Yaniv Altshuler, (born 1978) is an Israeli computer scientist and entrepreneur. He is a researcher at the MIT Media Lab, at the Human Dynamics group headed by professor Alex Pentland.

In 2014 he co-founded Endor, an MIT spinoff, financially backed by Eric Schmidt, that offers analytics to help understand, predict, and influence the dynamics of human behavior.

Together with Pentland, Altshuler is one of the creators of Social Physics – a theory that describes mathematical laws that govern the behavior of human crowds.

Biography 
Altshuler received his Ph.D in Computer Science from the Technion in Israel, under the supervision of Prof. Alfred Bruckstein and Dr. Israel Wagner, focusing on the optimization of Drone Swarms. After graduating from the Technion and before arriving to MIT he was a post-doctoral researcher at Deutsche Telekom Innovation Laboratories 
at Ben-Gurion University, working with the lab’s director, Prof. Yuval Elovici.
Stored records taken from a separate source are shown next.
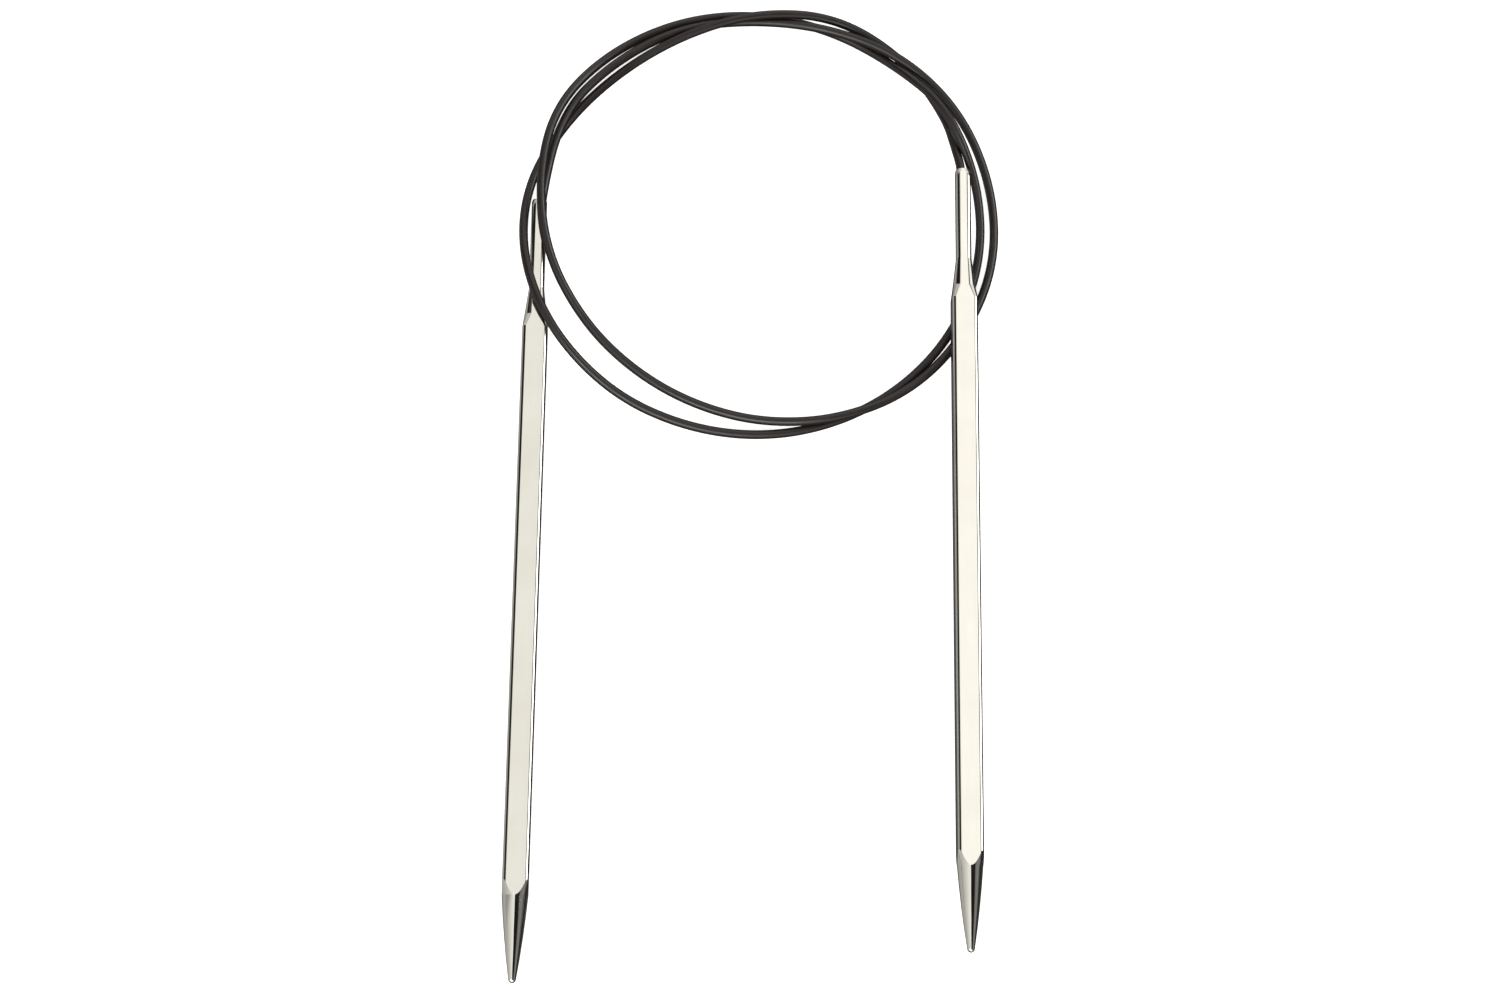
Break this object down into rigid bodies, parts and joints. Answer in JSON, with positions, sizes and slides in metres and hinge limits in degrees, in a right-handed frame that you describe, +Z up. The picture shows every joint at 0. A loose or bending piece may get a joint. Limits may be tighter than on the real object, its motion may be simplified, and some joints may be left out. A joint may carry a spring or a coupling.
{
  "type": "circular knitting needle",
  "caption": "Two hollow squared metal needles with round points, joined by a flexible cable that swivels in their thin necks and lies in loose loops.",
  "frame": {"origin": "on the table, under the middle of the two needles' bounding box, the cable left out", "axes": "+Z up from the table, +Y from the points towards the cable, +X from the left needle to the right one"},
  "size_m": [0.0784, 0.1571, 0.0072],
  "materials": {
    "needle_metal": "mirror-polished nickel plating",
    "plug_metal": "polished flush with the nose",
    "ferrule_metal": "crimped bare metal",
    "cable_nylon": "semi-matte extruded nylon"
  },
  "bodies": {
    "cable": {"cable_loops": "cable_nylon", "left_cable_stub": "cable_nylon", "left_ferrule": "ferrule_metal"},
    "left_needle": {"left_needle_tube": "needle_metal", "left_nose_plug": "plug_metal"},
    "right_flex": {"right_flex_outer": "cable_nylon"},
    "right_anchor": {"right_flex_inner": "cable_nylon", "right_cable_stub": "cable_nylon", "right_ferrule": "ferrule_metal"},
    "right_needle": {"right_needle_tube": "needle_metal", "right_nose_plug": "plug_metal"}
  },
  "joints": [
    {"name": "left_swivel", "type": "hinge", "parent": "cable", "child": "left_needle", "pos_m": [-0.03155, 0.05989, 0.002], "axis": [0.0314, 0.9995, 0], "continuous": true},
    {"name": "right_swing", "type": "hinge", "parent": "cable", "child": "right_flex", "pos_m": [0.0332, 0.0743, 0.0027], "axis": [0, 0, -1], "range_deg": [0, 5], "stiffness_Nm_per_rad": 0.02, "deforming": ["right_flex_outer"]},
    {"name": "right_lift", "type": "hinge", "parent": "right_flex", "child": "right_anchor", "pos_m": [0.03445, 0.0683, 0.0045], "axis": [-0.9998, 0.0175, 0], "range_deg": [0, 25], "stiffness_Nm_per_rad": 0.02, "deforming": ["right_flex_inner"]},
    {"name": "right_swivel", "type": "hinge", "parent": "right_anchor", "child": "right_needle", "pos_m": [0.03541, 0.06402, 0.00549], "axis": [0.0174, 0.9994, 0.0314], "continuous": true}
  ]
}
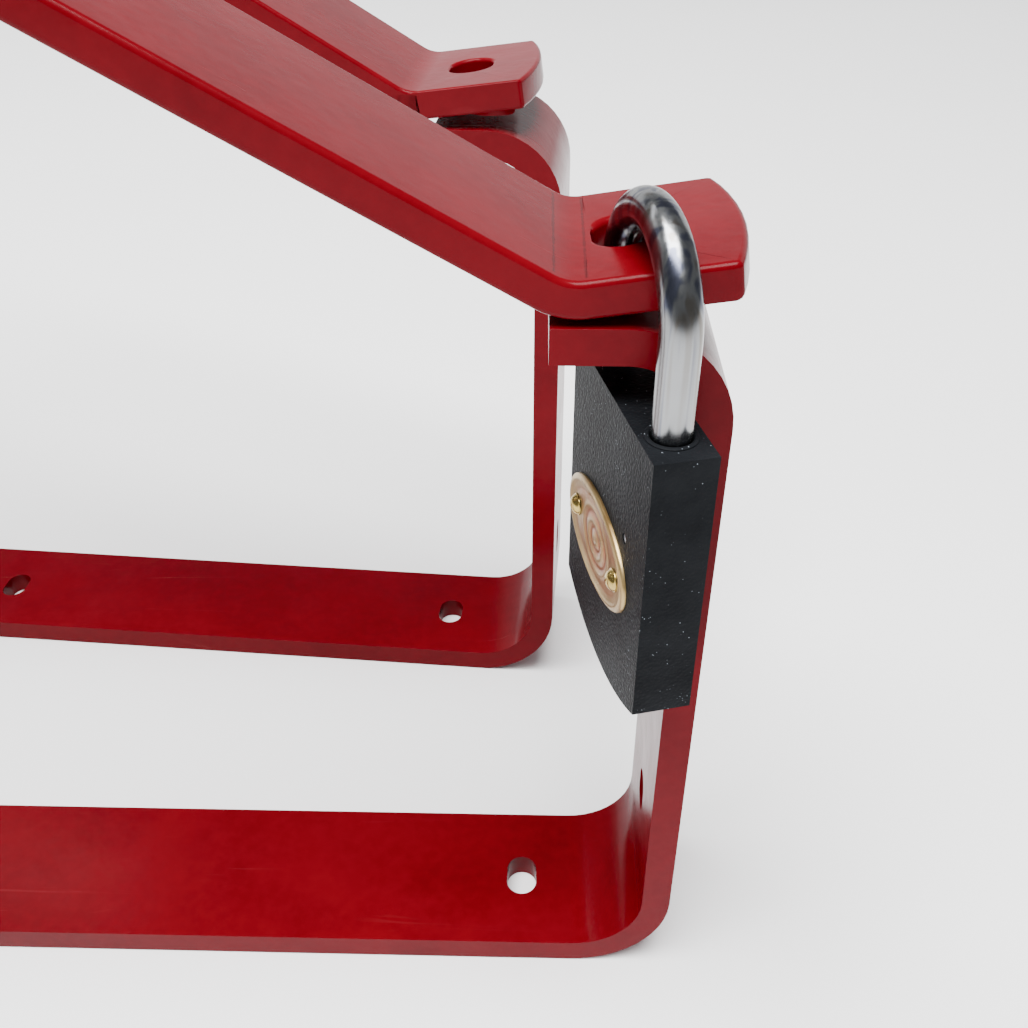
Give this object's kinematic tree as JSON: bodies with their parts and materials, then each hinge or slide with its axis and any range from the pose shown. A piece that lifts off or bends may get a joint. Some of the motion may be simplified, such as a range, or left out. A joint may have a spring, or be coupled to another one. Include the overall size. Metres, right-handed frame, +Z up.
{
  "type": "lockable wall bracket pair",
  "caption": "Wall brackets bent from flat bar, each an open hook closed by a sloping hinged arm; a small padlock on its shackle holds one arm shut.",
  "frame": {"origin": "centre of the pair's footprint on the bench, at the underside of the bottom arms", "axes": "+X points out from the wall, +Y runs along the wall from the front bracket to the rear one, +Z is up"},
  "size_m": [0.312, 0.1504, 0.2959],
  "materials": {
    "red_powder_coat": "glossy powder coat",
    "bronze": "plain",
    "zinc_steel": "zinc plated",
    "black_hammered": "wrinkled black enamel",
    "chrome_steel": "polished",
    "badge_metal": "pressed, satin",
    "rivet_brass": "dull",
    "lock_brass": "machined",
    "inner_steel": "plain"
  },
  "bodies": {
    "front_bracket": {"front_frame": "red_powder_coat", "front_hinge_ears": "red_powder_coat", "front_hinge_bolt": "zinc_steel", "front_hinge_washers": "zinc_steel", "front_hinge_nut": "zinc_steel"},
    "front_locking_arm": {"front_arm": "red_powder_coat", "front_arm_tube": "red_powder_coat", "front_arm_bush": "bronze"},
    "rear_bracket": {"rear_frame": "red_powder_coat", "rear_hinge_ears": "red_powder_coat", "rear_hinge_bolt": "zinc_steel", "rear_hinge_washers": "zinc_steel", "rear_hinge_nut": "zinc_steel"},
    "rear_locking_arm": {"rear_arm": "red_powder_coat", "rear_arm_tube": "red_powder_coat", "rear_arm_bush": "bronze"},
    "padlock": {"lock_body": "black_hammered", "lock_badge": "badge_metal", "lock_badge_rivets": "rivet_brass", "lock_driver_pins": "inner_steel", "lock_pin_springs": "inner_steel", "lock_latch_spring": "inner_steel", "lock_shackle_spring": "inner_steel", "lock_retaining_pin": "inner_steel"},
    "padlock_shackle": {"lock_shackle": "chrome_steel"},
    "key_plug": {"lock_plug": "lock_brass", "lock_cam": "inner_steel", "lock_key_pins": "lock_brass"},
    "latch": {"lock_latch": "inner_steel"}
  },
  "joints": [
    {"name": "front_arm_hinge", "type": "hinge", "parent": "front_bracket", "child": "front_locking_arm", "pos_m": [-0.12112, -0.04715, 0.28186], "axis": [0, -1, 0], "range_deg": [0, 0.1]},
    {"name": "rear_bracket_place", "type": "slide", "parent": "front_bracket", "child": "rear_bracket", "axis": [0, 1, 0], "range_m": [0, 0.4]},
    {"name": "rear_arm_hinge", "type": "hinge", "parent": "rear_bracket", "child": "rear_locking_arm", "pos_m": [-0.1405, 0.05023, 0.28186], "axis": [-0.0698, -0.9976, 0], "range_deg": [0, 110]},
    {"name": "padlock_turn", "type": "hinge", "parent": "front_locking_arm", "child": "padlock", "pos_m": [0.14012, -0.04633, 0.102], "axis": [0, 0, -1], "range_deg": [0, 30]},
    {"name": "key_turn", "type": "hinge", "parent": "padlock", "child": "key_plug", "pos_m": [0.1429, -0.05749, 0.082], "axis": [0, 0, 1], "range_deg": [0, 90]},
    {"name": "shackle_lift", "type": "slide", "parent": "padlock", "child": "padlock_shackle", "axis": [0, 0, 1], "range_m": [0, 0.007]},
    {"name": "latch_slide", "type": "slide", "parent": "padlock", "child": "latch", "axis": [0.2419, -0.9703, 0], "range_m": [0, 0.0024]}
  ],
  "couplings": [
    {"joint": "key_turn", "follows": "shackle_lift", "rad_per_m": 224.4},
    {"joint": "latch_slide", "follows": "shackle_lift", "ratio": 0.34286}
  ]
}
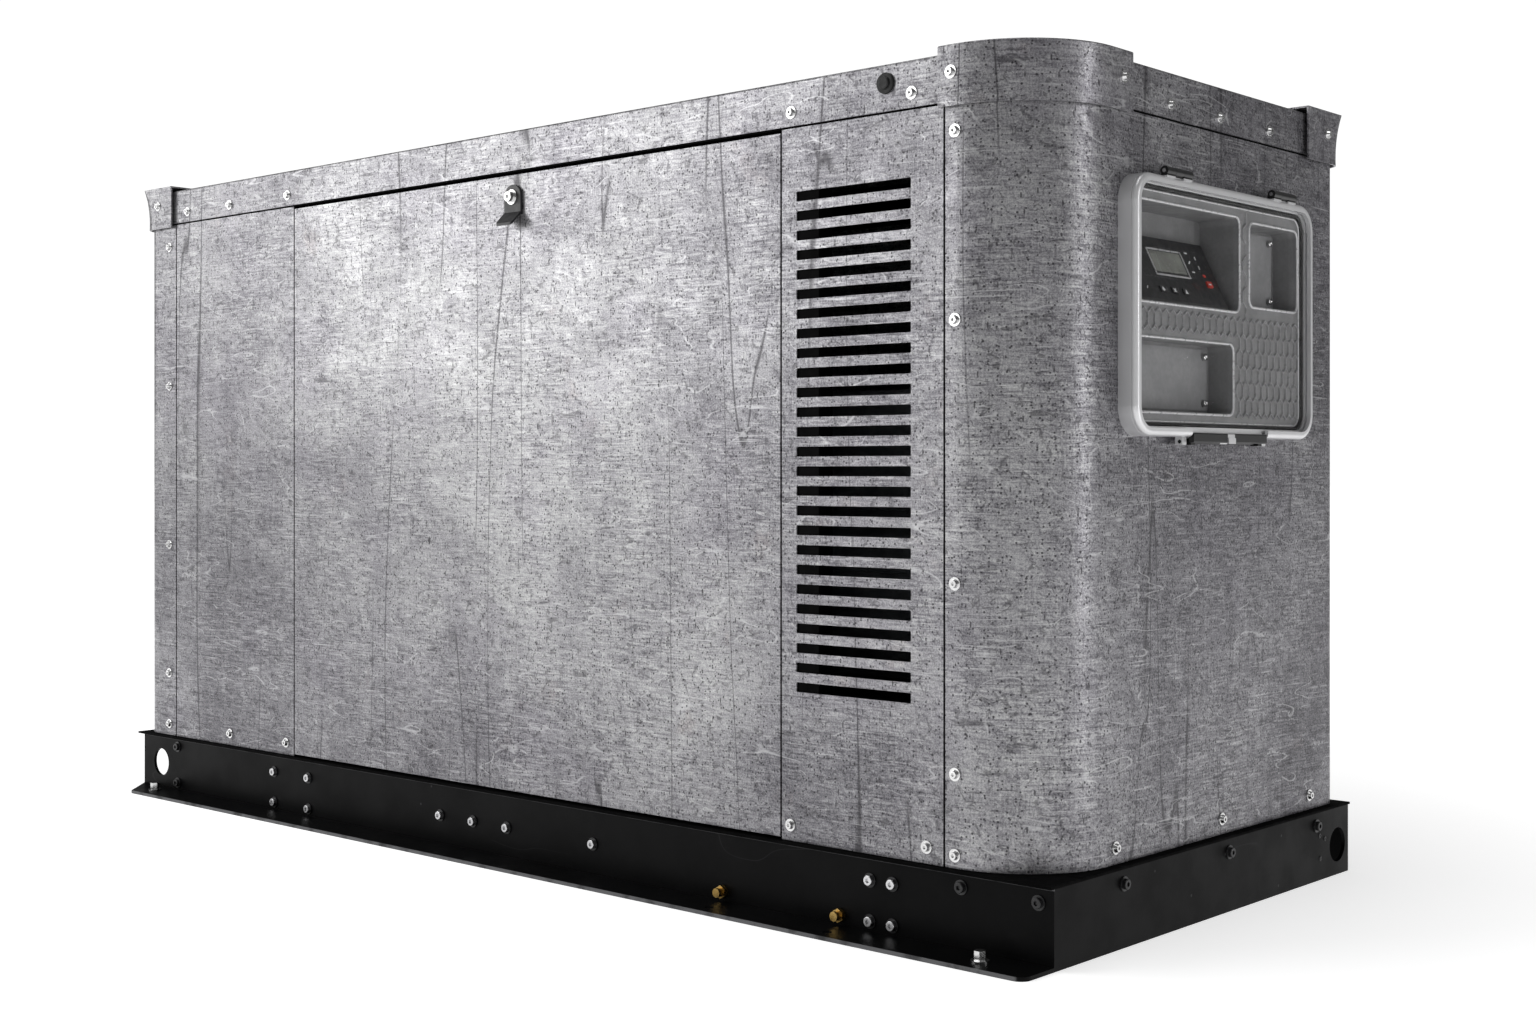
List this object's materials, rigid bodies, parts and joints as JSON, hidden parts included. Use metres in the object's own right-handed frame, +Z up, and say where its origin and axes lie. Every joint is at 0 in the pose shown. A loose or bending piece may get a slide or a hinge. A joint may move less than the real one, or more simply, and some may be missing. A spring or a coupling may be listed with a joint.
{
  "type": "standby generator",
  "caption": "Liquid-cooled standby generator on a skid base, in a sheet-metal enclosure with a tilt-out door, louvred panels and a clear-covered control window.",
  "frame": {"origin": "on the floor, under the middle of the skid base", "axes": "+X along the long front side towards the control end, -Y out of the front with the door, +Z up"},
  "size_m": [1.977, 0.874, 1.073],
  "materials": {
    "sheet_metal": "mottled satin",
    "black_steel": "satin powder coat",
    "stainless": "bright",
    "black_bolt": "satin black oxide",
    "brass": "dull",
    "black_rubber": "matt",
    "foam": "matt open-cell foam",
    "black_plastic": "satin",
    "silver_frame": "satin anodised",
    "grey_plastic": "moulded satin",
    "display": "glossy lens",
    "key_grey": "satin",
    "key_red": "satin",
    "clear_pane": "clear polycarbonate",
    "cast_metal": "sand cast, painted",
    "cast_alloy": "die cast",
    "rotor_steel": "machined",
    "radiator_black": "black",
    "exhaust_steel": "aluminised"
  },
  "bodies": {
    "base": {"air_cleaner": "black_plastic", "alternator_housing": "cast_metal", "anchor_bolts": "stainless", "base_bolts": "stainless", "battery": "black_plastic", "bell_housing": "cast_metal", "black_base_bolts": "black_bolt", "controller_case": "black_plastic", "corner_panel": "sheet_metal", "corner_posts": "sheet_metal", "cover_hinge_pins": "stainless", "cross_members": "black_steel", "cylinder_head": "cast_alloy", "deck_plate": "black_steel", "display_lens": "display", "door_frame": "black_steel", "door_gasket": "black_rubber", "drain_fittings": "brass", "drive_belt": "black_rubber", "end_plate": "black_steel", "engine_block": "cast_metal", "engine_mounts": "black_rubber", "exhaust_pipe": "exhaust_steel", "frame_posts": "black_steel", "front_left_panel": "sheet_metal", "front_louvre_panel": "sheet_metal", "front_rail": "black_steel", "instrument_plate": "grey_plastic", "large_roof_cap": "sheet_metal", "left_end_panel": "sheet_metal", "muffler": "exhaust_steel", "oil_pan": "cast_alloy", "panel_screws": "stainless", "pocket_covers": "grey_plastic", "radiator": "radiator_black", "rear_louvre_panel": "sheet_metal", "rear_panel": "sheet_metal", "rear_rail": "black_steel", "roof_panel": "sheet_metal", "roof_plug": "black_rubber", "roof_ring": "black_steel", "small_roof_caps": "sheet_metal", "valve_cover": "cast_alloy", "window_collar": "silver_frame"},
    "door": {"access_door": "sheet_metal", "door_insulation": "foam"},
    "door_latch": {"latch_lever": "black_plastic", "latch_screw": "stainless"},
    "window_cover": {"cover_frame": "silver_frame", "cover_pane": "clear_pane"},
    "window_latch_bar": {"window_latch": "black_plastic"},
    "menu_key_1": {"menu_key_1": "key_grey"},
    "menu_key_2": {"menu_key_2": "key_grey"},
    "menu_key_3": {"menu_key_3": "key_grey"},
    "stop_key": {"stop_key": "key_red"},
    "crank_line": {"crankshaft": "cast_metal", "flywheel": "cast_metal", "alternator_rotor": "rotor_steel", "crank_pulley": "black_steel"},
    "fan": {"cooling_fan": "black_plastic"}
  },
  "joints": [
    {"name": "door_tilt", "type": "hinge", "parent": "base", "child": "door", "pos_m": [0, -0.376, 0.1], "axis": [1, 0, 0], "range_deg": [0, 35]},
    {"name": "door_latch_turn", "type": "hinge", "parent": "door", "child": "door_latch", "pos_m": [0.04075, -0.372, 0.967], "axis": [0, 1, 0], "range_deg": [0, 90]},
    {"name": "window_cover_swing", "type": "hinge", "parent": "base", "child": "window_cover", "pos_m": [0.9855, 0.01, 0.9345], "axis": [0, -1, 0], "range_deg": [0, 110]},
    {"name": "window_latch_flip", "type": "hinge", "parent": "base", "child": "window_latch_bar", "pos_m": [0.976, 0.01, 0.605], "axis": [0, 1, 0], "range_deg": [0, 90]},
    {"name": "menu_key_1_press", "type": "slide", "parent": "base", "child": "menu_key_1", "axis": [-0.9008, 0, -0.4341], "range_m": [0, 0.001], "stiffness_N_per_m": 400, "springref_m": -0.0005},
    {"name": "menu_key_2_press", "type": "slide", "parent": "base", "child": "menu_key_2", "axis": [-0.9008, 0, -0.4341], "range_m": [0, 0.001], "stiffness_N_per_m": 400, "springref_m": -0.0005},
    {"name": "menu_key_3_press", "type": "slide", "parent": "base", "child": "menu_key_3", "axis": [-0.9008, 0, -0.4341], "range_m": [0, 0.001], "stiffness_N_per_m": 400, "springref_m": -0.0005},
    {"name": "stop_key_press", "type": "slide", "parent": "base", "child": "stop_key", "axis": [-0.9008, 0, -0.4341], "range_m": [0, 0.001], "stiffness_N_per_m": 400, "springref_m": -0.0005},
    {"name": "crank_spin", "type": "hinge", "parent": "base", "child": "crank_line", "pos_m": [0, -0.006, 0.385], "axis": [1, 0, 0], "continuous": true},
    {"name": "fan_spin", "type": "hinge", "parent": "base", "child": "fan", "pos_m": [-0.4, -0.006, 0.575], "axis": [1, 0, 0], "continuous": true}
  ],
  "couplings": [
    {"joint": "fan_spin", "follows": "crank_spin", "ratio": 1.25}
  ]
}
He is also an alumnus of the Technion Rothschild Excellence program.

He spent 2011-2013 as a post-doctoral researcher at MIT studying networks and the way they evolve and act as a medium which people use to interact. Together with Prof. Pentland he took part in the creation of the new science of Social Physics.

Work 
Altshuler’s research interests include machine intelligence, swarm systems, urban computing and collaborative security. He edited the book Security and Privacy in Social Networks, and is a co-author on the book Swarms and Network Intelligence.

In 2007 he has co-founded Memoraze, a start-up company in the field of behavior analysis in computer games.

His work on the way social networks can be used for improving financial trading returns, known as “Network Tuning”, was the first to demonstrate how an efficient integration of a large number of insights from retail investors can significantly outperform the returns of professional investors, as reported by Financial Times and Harvard Business Review.

Altshuler was also the leading researcher in the “Stealing Reality” project that had shown how anonymized phone data can be used to accurately reveal personal information about the phone users, as well as the “Social Amplifier” project, that demonstrated the usage of real-time analysis of billions of phone calls for homeland security. This research was covered by AOL news, PC World, the Communications of the ACM, and other publications.

In 2014 he co-founded Endor, an MIT spinoff that uses Social Physics for an automatic on-demand prediction of consumer behaviors, and provides answers to plain language business questions. The company was funded among others by Eric Schmidt.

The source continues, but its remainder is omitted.